Personally, I don't feel very strong one way or another as I can always use another account on another server for down vote support. The beauty of federation is that anyone can be a part of any instance, with the settings they prefer, unless an instance is completely un-federated.
Yeah I saw the old captcha removal. If 0.18 is pushed without captchas I'll cherrypick the removal commit and build it myself, 'cause that was a silly removal. We won't be having huge amounts of bots here.
That is a valid point for extra advertising items, and 3rd party apps. I agree that 3rd party apps will be a major use for our user base, and will probably be the first ones to fix the issues with UI. Enabling proper sorting / etc.
Thanks for your thoughts! At the end of the day I'm one way or the other as well. So we shall see what people think.
Have a look at this comment.

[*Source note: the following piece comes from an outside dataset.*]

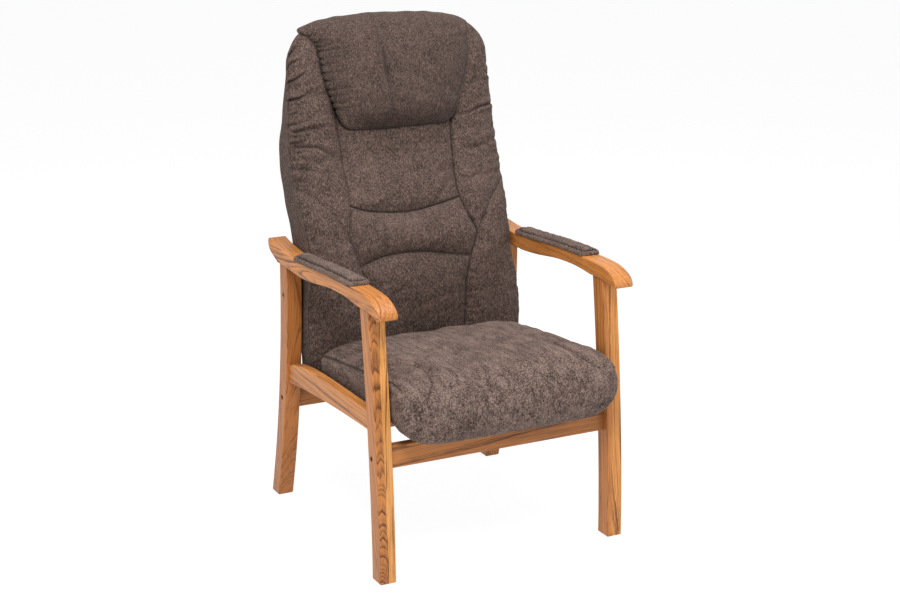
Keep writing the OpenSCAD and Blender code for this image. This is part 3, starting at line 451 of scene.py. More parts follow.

It doesn't look like it's going to be as easy as reverting a commit, the captcha functionality depended on the websocket stuff that was removed, so the captcha stuff will need to be massaged to use the database instead.
Thanks for pointing that out, I've already got some backup ideas regarding that, especially if we end up being "forced" to update without a captcha service being in place.
I'd moving to the application system, which honestly might be a better system anyway. As then we could modify how the "signup process" works, and write more things about this instance, what it stands for, it's features, rules, funding, that NSFW content is enabled in some of our communities, etc etc.
We could then either have an automated approval system (ref: bot), or I could enlist some help from some of the friendly people here to help weed through the applications.